(Input rows)
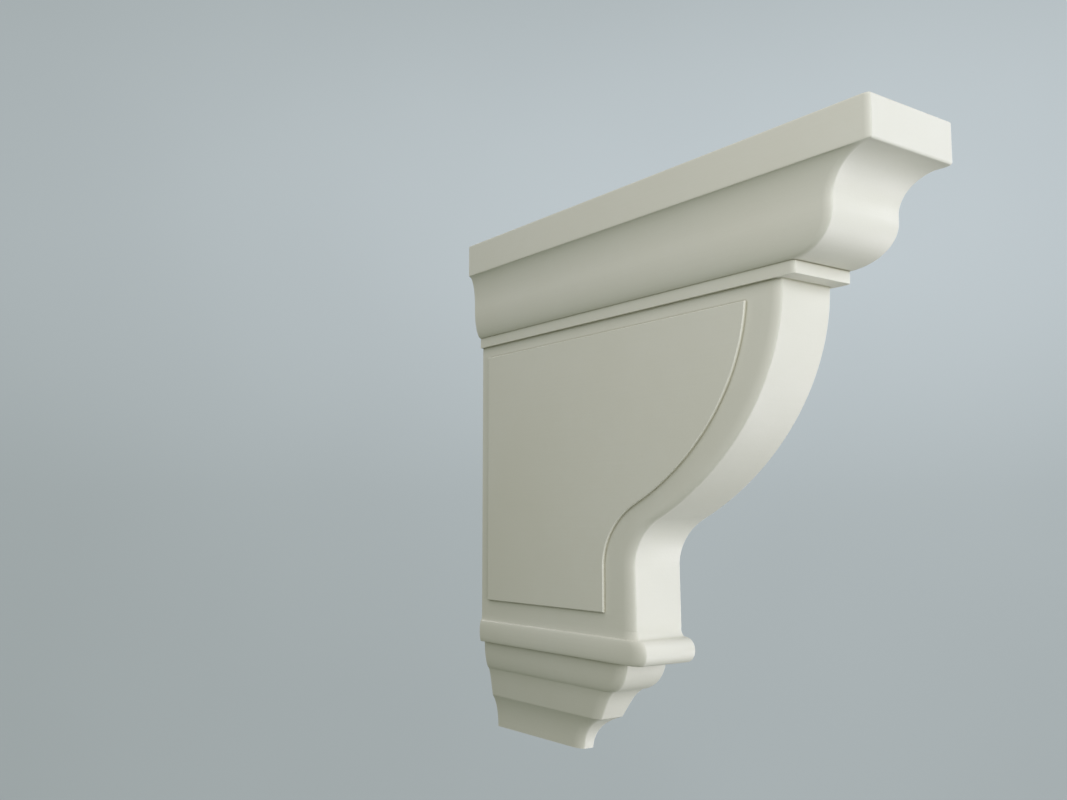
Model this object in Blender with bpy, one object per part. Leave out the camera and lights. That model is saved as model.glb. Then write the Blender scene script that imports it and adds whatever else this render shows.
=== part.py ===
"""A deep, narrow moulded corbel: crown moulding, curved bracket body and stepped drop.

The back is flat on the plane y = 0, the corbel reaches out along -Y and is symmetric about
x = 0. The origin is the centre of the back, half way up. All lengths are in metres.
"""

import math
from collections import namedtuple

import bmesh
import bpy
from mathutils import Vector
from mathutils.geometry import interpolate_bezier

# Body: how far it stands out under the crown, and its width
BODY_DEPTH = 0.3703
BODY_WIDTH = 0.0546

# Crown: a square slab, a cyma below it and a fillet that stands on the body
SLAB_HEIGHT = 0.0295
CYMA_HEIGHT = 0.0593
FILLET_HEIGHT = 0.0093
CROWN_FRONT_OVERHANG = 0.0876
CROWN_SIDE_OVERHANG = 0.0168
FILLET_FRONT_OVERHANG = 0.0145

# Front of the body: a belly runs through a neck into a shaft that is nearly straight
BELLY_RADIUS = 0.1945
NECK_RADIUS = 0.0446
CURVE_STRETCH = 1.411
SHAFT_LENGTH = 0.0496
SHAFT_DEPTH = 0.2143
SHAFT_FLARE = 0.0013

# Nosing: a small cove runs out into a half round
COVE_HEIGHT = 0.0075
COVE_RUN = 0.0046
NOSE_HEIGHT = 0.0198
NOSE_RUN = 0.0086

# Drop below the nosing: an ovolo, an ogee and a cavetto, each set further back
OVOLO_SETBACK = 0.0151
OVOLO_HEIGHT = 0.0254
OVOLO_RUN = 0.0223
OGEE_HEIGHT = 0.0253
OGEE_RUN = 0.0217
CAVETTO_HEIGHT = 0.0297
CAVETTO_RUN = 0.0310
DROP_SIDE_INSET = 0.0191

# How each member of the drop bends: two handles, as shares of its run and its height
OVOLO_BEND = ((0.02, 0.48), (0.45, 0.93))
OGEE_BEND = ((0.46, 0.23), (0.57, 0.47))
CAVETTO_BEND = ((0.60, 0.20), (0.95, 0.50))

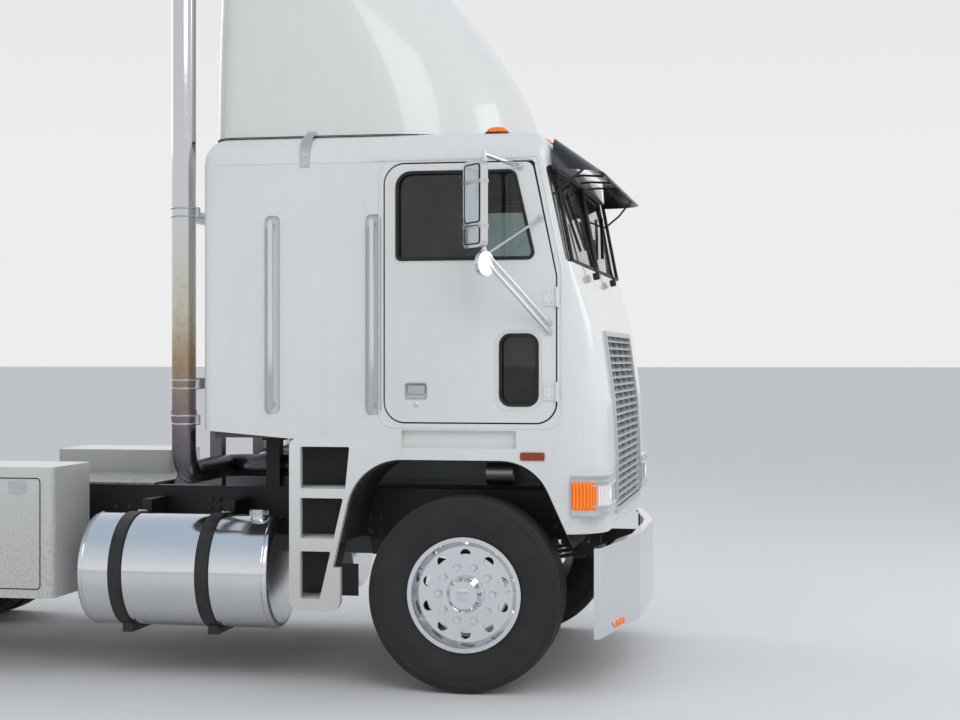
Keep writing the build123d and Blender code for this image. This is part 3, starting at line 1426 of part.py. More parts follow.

(Objective)
Take the entries above and copy them exactly from the first line through the line with "NOSE_RUN = 0.0086"; leave out every line after it.

(Complete response)
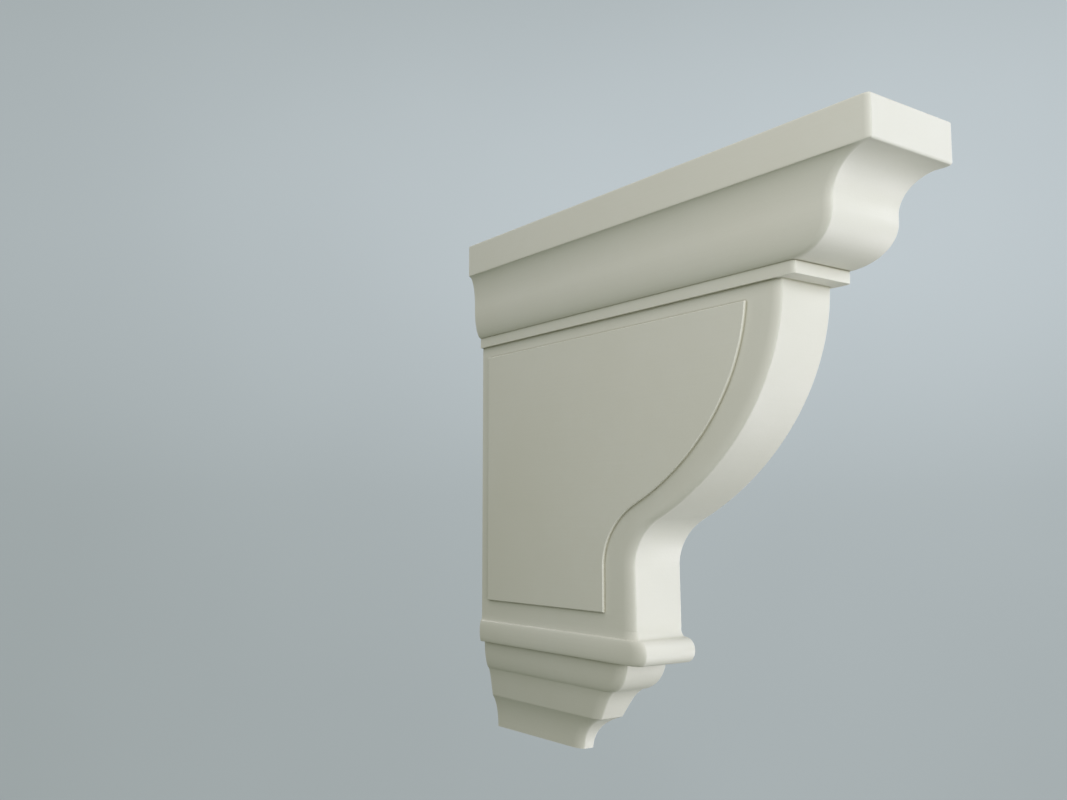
Model this object in Blender with bpy, one object per part. Leave out the camera and lights. That model is saved as model.glb. Then write the Blender scene script that imports it and adds whatever else this render shows.
=== part.py ===
"""A deep, narrow moulded corbel: crown moulding, curved bracket body and stepped drop.

The back is flat on the plane y = 0, the corbel reaches out along -Y and is symmetric about
x = 0. The origin is the centre of the back, half way up. All lengths are in metres.
"""

import math
from collections import namedtuple

import bmesh
import bpy
from mathutils import Vector
from mathutils.geometry import interpolate_bezier

# Body: how far it stands out under the crown, and its width
BODY_DEPTH = 0.3703
BODY_WIDTH = 0.0546

# Crown: a square slab, a cyma below it and a fillet that stands on the body
SLAB_HEIGHT = 0.0295
CYMA_HEIGHT = 0.0593
FILLET_HEIGHT = 0.0093
CROWN_FRONT_OVERHANG = 0.0876
CROWN_SIDE_OVERHANG = 0.0168
FILLET_FRONT_OVERHANG = 0.0145

# Front of the body: a belly runs through a neck into a shaft that is nearly straight
BELLY_RADIUS = 0.1945
NECK_RADIUS = 0.0446
CURVE_STRETCH = 1.411
SHAFT_LENGTH = 0.0496
SHAFT_DEPTH = 0.2143
SHAFT_FLARE = 0.0013

# Nosing: a small cove runs out into a half round
COVE_HEIGHT = 0.0075
COVE_RUN = 0.0046
NOSE_HEIGHT = 0.0198
NOSE_RUN = 0.0086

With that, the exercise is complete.